### Task objective
Output all the material that follows, exactly as given.

+++ Data block

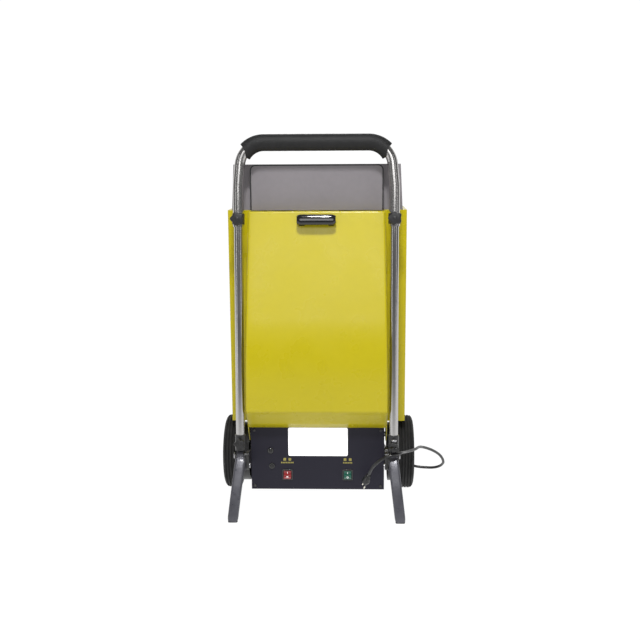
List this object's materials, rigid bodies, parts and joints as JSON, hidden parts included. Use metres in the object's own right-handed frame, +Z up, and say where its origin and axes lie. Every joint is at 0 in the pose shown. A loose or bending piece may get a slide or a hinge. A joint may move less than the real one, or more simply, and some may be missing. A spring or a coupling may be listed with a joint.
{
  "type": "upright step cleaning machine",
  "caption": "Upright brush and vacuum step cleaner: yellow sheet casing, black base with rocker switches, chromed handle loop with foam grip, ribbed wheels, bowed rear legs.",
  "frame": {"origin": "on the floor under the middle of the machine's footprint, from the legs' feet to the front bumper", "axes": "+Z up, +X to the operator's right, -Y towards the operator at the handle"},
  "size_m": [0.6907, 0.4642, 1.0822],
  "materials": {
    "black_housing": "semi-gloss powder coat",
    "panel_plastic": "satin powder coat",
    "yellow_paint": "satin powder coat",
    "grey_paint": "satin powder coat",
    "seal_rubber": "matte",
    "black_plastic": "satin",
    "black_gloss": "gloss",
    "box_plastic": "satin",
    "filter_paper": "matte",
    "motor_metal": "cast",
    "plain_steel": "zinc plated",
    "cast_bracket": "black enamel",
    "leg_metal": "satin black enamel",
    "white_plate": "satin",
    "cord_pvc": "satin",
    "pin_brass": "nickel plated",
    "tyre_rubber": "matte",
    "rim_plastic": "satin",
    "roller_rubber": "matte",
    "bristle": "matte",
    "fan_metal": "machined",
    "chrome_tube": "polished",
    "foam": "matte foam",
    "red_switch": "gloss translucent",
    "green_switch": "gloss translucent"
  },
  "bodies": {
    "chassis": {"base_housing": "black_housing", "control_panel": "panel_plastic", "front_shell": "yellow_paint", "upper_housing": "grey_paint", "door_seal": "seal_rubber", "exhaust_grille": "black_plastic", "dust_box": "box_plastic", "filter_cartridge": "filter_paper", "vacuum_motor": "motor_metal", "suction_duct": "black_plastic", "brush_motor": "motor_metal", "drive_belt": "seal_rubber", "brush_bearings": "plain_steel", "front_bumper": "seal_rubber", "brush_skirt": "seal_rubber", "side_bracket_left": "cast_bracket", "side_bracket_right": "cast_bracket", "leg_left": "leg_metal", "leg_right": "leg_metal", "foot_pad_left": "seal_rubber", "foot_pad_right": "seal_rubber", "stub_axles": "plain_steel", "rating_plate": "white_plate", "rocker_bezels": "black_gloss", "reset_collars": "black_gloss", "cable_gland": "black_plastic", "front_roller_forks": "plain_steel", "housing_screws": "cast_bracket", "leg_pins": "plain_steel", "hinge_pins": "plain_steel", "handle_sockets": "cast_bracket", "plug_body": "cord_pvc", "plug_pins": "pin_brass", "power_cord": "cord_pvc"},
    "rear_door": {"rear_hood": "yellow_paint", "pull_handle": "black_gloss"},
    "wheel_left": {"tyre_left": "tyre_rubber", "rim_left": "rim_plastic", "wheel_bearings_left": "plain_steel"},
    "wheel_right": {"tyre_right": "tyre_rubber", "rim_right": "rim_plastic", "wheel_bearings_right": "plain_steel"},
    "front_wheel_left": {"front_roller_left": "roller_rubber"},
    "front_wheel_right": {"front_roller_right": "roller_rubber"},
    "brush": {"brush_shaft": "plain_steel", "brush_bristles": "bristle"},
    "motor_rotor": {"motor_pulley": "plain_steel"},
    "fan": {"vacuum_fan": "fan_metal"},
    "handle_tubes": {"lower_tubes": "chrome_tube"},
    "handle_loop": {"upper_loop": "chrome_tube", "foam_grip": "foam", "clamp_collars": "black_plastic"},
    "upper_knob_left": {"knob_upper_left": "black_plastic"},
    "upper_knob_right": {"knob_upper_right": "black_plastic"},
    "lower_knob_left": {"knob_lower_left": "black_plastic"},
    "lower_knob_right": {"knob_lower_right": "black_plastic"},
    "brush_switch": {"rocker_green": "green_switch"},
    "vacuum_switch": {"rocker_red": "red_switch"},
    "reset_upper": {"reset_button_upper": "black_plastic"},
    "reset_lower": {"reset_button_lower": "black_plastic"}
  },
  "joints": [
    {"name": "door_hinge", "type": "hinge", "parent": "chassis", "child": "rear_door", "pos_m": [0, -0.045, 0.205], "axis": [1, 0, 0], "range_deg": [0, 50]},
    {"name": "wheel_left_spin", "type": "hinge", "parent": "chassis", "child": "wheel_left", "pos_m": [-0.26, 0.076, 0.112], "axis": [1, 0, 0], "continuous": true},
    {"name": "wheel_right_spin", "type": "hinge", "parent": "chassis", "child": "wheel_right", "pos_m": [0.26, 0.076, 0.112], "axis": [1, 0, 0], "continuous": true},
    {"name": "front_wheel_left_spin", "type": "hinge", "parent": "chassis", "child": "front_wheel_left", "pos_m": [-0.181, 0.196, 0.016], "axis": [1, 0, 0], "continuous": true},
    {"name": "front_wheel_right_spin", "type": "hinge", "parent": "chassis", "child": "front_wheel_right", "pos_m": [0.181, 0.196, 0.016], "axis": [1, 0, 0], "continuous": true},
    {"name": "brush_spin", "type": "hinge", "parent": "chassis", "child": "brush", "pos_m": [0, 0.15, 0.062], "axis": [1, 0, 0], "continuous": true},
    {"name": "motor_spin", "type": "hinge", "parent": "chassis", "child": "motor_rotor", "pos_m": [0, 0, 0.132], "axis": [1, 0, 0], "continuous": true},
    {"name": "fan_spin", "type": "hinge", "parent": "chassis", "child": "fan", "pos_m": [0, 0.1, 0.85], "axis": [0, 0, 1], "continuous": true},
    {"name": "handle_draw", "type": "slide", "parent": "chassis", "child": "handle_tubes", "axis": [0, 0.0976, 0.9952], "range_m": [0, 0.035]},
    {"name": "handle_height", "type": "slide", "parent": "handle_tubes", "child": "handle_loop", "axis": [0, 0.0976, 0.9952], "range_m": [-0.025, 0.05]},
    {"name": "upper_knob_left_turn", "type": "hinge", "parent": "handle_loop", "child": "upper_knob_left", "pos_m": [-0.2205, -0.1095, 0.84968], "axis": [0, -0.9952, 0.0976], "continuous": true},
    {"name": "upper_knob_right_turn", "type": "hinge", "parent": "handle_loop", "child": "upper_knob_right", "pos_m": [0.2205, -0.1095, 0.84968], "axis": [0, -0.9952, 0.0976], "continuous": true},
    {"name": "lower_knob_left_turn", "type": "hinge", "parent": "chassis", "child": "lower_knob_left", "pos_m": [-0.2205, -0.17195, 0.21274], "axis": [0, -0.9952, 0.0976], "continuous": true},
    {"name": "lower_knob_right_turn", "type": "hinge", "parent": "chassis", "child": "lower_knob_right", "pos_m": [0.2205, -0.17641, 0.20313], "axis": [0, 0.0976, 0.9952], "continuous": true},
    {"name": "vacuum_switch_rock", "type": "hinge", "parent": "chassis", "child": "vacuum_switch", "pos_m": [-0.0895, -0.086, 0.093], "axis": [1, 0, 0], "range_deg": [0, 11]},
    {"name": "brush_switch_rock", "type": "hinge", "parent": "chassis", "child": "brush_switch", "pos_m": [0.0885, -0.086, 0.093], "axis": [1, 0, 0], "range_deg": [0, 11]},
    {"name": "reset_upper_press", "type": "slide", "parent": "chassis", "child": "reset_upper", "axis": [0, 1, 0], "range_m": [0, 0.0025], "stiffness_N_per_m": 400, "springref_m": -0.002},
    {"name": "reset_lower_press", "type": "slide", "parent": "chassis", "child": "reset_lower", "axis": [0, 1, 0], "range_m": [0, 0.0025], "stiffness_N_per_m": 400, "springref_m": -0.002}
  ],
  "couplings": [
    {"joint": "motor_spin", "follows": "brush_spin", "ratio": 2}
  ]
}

++++++

### Written reply
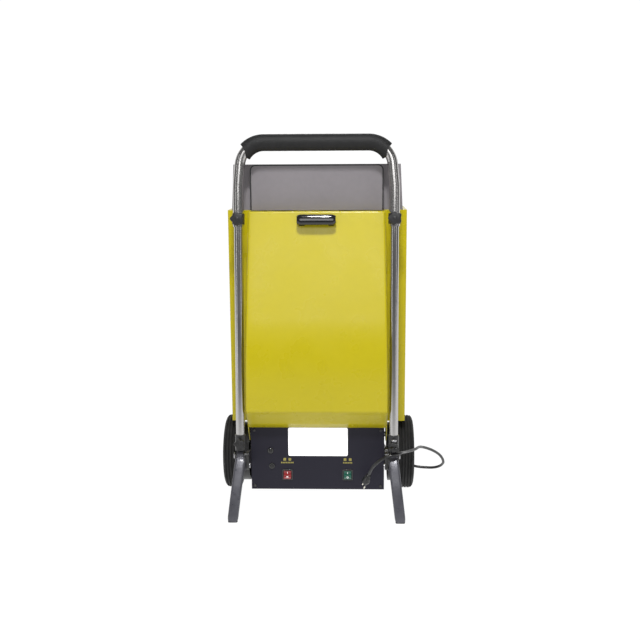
List this object's materials, rigid bodies, parts and joints as JSON, hidden parts included. Use metres in the object's own right-handed frame, +Z up, and say where its origin and axes lie. Every joint is at 0 in the pose shown. A loose or bending piece may get a slide or a hinge. A joint may move less than the real one, or more simply, and some may be missing. A spring or a coupling may be listed with a joint.
{
  "type": "upright step cleaning machine",
  "caption": "Upright brush and vacuum step cleaner: yellow sheet casing, black base with rocker switches, chromed handle loop with foam grip, ribbed wheels, bowed rear legs.",
  "frame": {"origin": "on the floor under the middle of the machine's footprint, from the legs' feet to the front bumper", "axes": "+Z up, +X to the operator's right, -Y towards the operator at the handle"},
  "size_m": [0.6907, 0.4642, 1.0822],
  "materials": {
    "black_housing": "semi-gloss powder coat",
    "panel_plastic": "satin powder coat",
    "yellow_paint": "satin powder coat",
    "grey_paint": "satin powder coat",
    "seal_rubber": "matte",
    "black_plastic": "satin",
    "black_gloss": "gloss",
    "box_plastic": "satin",
    "filter_paper": "matte",
    "motor_metal": "cast",
    "plain_steel": "zinc plated",
    "cast_bracket": "black enamel",
    "leg_metal": "satin black enamel",
    "white_plate": "satin",
    "cord_pvc": "satin",
    "pin_brass": "nickel plated",
    "tyre_rubber": "matte",
    "rim_plastic": "satin",
    "roller_rubber": "matte",
    "bristle": "matte",
    "fan_metal": "machined",
    "chrome_tube": "polished",
    "foam": "matte foam",
    "red_switch": "gloss translucent",
    "green_switch": "gloss translucent"
  },
  "bodies": {
    "chassis": {"base_housing": "black_housing", "control_panel": "panel_plastic", "front_shell": "yellow_paint", "upper_housing": "grey_paint", "door_seal": "seal_rubber", "exhaust_grille": "black_plastic", "dust_box": "box_plastic", "filter_cartridge": "filter_paper", "vacuum_motor": "motor_metal", "suction_duct": "black_plastic", "brush_motor": "motor_metal", "drive_belt": "seal_rubber", "brush_bearings": "plain_steel", "front_bumper": "seal_rubber", "brush_skirt": "seal_rubber", "side_bracket_left": "cast_bracket", "side_bracket_right": "cast_bracket", "leg_left": "leg_metal", "leg_right": "leg_metal", "foot_pad_left": "seal_rubber", "foot_pad_right": "seal_rubber", "stub_axles": "plain_steel", "rating_plate": "white_plate", "rocker_bezels": "black_gloss", "reset_collars": "black_gloss", "cable_gland": "black_plastic", "front_roller_forks": "plain_steel", "housing_screws": "cast_bracket", "leg_pins": "plain_steel", "hinge_pins": "plain_steel", "handle_sockets": "cast_bracket", "plug_body": "cord_pvc", "plug_pins": "pin_brass", "power_cord": "cord_pvc"},
    "rear_door": {"rear_hood": "yellow_paint", "pull_handle": "black_gloss"},
    "wheel_left": {"tyre_left": "tyre_rubber", "rim_left": "rim_plastic", "wheel_bearings_left": "plain_steel"},
    "wheel_right": {"tyre_right": "tyre_rubber", "rim_right": "rim_plastic", "wheel_bearings_right": "plain_steel"},
    "front_wheel_left": {"front_roller_left": "roller_rubber"},
    "front_wheel_right": {"front_roller_right": "roller_rubber"},
    "brush": {"brush_shaft": "plain_steel", "brush_bristles": "bristle"},
    "motor_rotor": {"motor_pulley": "plain_steel"},
    "fan": {"vacuum_fan": "fan_metal"},
    "handle_tubes": {"lower_tubes": "chrome_tube"},
    "handle_loop": {"upper_loop": "chrome_tube", "foam_grip": "foam", "clamp_collars": "black_plastic"},
    "upper_knob_left": {"knob_upper_left": "black_plastic"},
    "upper_knob_right": {"knob_upper_right": "black_plastic"},
    "lower_knob_left": {"knob_lower_left": "black_plastic"},
    "lower_knob_right": {"knob_lower_right": "black_plastic"},
    "brush_switch": {"rocker_green": "green_switch"},
    "vacuum_switch": {"rocker_red": "red_switch"},
    "reset_upper": {"reset_button_upper": "black_plastic"},
    "reset_lower": {"reset_button_lower": "black_plastic"}
  },
  "joints": [
    {"name": "door_hinge", "type": "hinge", "parent": "chassis", "child": "rear_door", "pos_m": [0, -0.045, 0.205], "axis": [1, 0, 0], "range_deg": [0, 50]},
    {"name": "wheel_left_spin", "type": "hinge", "parent": "chassis", "child": "wheel_left", "pos_m": [-0.26, 0.076, 0.112], "axis": [1, 0, 0], "continuous": true},
    {"name": "wheel_right_spin", "type": "hinge", "parent": "chassis", "child": "wheel_right", "pos_m": [0.26, 0.076, 0.112], "axis": [1, 0, 0], "continuous": true},
    {"name": "front_wheel_left_spin", "type": "hinge", "parent": "chassis", "child": "front_wheel_left", "pos_m": [-0.181, 0.196, 0.016], "axis": [1, 0, 0], "continuous": true},
    {"name": "front_wheel_right_spin", "type": "hinge", "parent": "chassis", "child": "front_wheel_right", "pos_m": [0.181, 0.196, 0.016], "axis": [1, 0, 0], "continuous": true},
    {"name": "brush_spin", "type": "hinge", "parent": "chassis", "child": "brush", "pos_m": [0, 0.15, 0.062], "axis": [1, 0, 0], "continuous": true},
    {"name": "motor_spin", "type": "hinge", "parent": "chassis", "child": "motor_rotor", "pos_m": [0, 0, 0.132], "axis": [1, 0, 0], "continuous": true},
    {"name": "fan_spin", "type": "hinge", "parent": "chassis", "child": "fan", "pos_m": [0, 0.1, 0.85], "axis": [0, 0, 1], "continuous": true},
    {"name": "handle_draw", "type": "slide", "parent": "chassis", "child": "handle_tubes", "axis": [0, 0.0976, 0.9952], "range_m": [0, 0.035]},
    {"name": "handle_height", "type": "slide", "parent": "handle_tubes", "child": "handle_loop", "axis": [0, 0.0976, 0.9952], "range_m": [-0.025, 0.05]},
    {"name": "upper_knob_left_turn", "type": "hinge", "parent": "handle_loop", "child": "upper_knob_left", "pos_m": [-0.2205, -0.1095, 0.84968], "axis": [0, -0.9952, 0.0976], "continuous": true},
    {"name": "upper_knob_right_turn", "type": "hinge", "parent": "handle_loop", "child": "upper_knob_right", "pos_m": [0.2205, -0.1095, 0.84968], "axis": [0, -0.9952, 0.0976], "continuous": true},
    {"name": "lower_knob_left_turn", "type": "hinge", "parent": "chassis", "child": "lower_knob_left", "pos_m": [-0.2205, -0.17195, 0.21274], "axis": [0, -0.9952, 0.0976], "continuous": true},
    {"name": "lower_knob_right_turn", "type": "hinge", "parent": "chassis", "child": "lower_knob_right", "pos_m": [0.2205, -0.17641, 0.20313], "axis": [0, 0.0976, 0.9952], "continuous": true},
    {"name": "vacuum_switch_rock", "type": "hinge", "parent": "chassis", "child": "vacuum_switch", "pos_m": [-0.0895, -0.086, 0.093], "axis": [1, 0, 0], "range_deg": [0, 11]},
    {"name": "brush_switch_rock", "type": "hinge", "parent": "chassis", "child": "brush_switch", "pos_m": [0.0885, -0.086, 0.093], "axis": [1, 0, 0], "range_deg": [0, 11]},
    {"name": "reset_upper_press", "type": "slide", "parent": "chassis", "child": "reset_upper", "axis": [0, 1, 0], "range_m": [0, 0.0025], "stiffness_N_per_m": 400, "springref_m": -0.002},
    {"name": "reset_lower_press", "type": "slide", "parent": "chassis", "child": "reset_lower", "axis": [0, 1, 0], "range_m": [0, 0.0025], "stiffness_N_per_m": 400, "springref_m": -0.002}
  ],
  "couplings": [
    {"joint": "motor_spin", "follows": "brush_spin", "ratio": 2}
  ]
}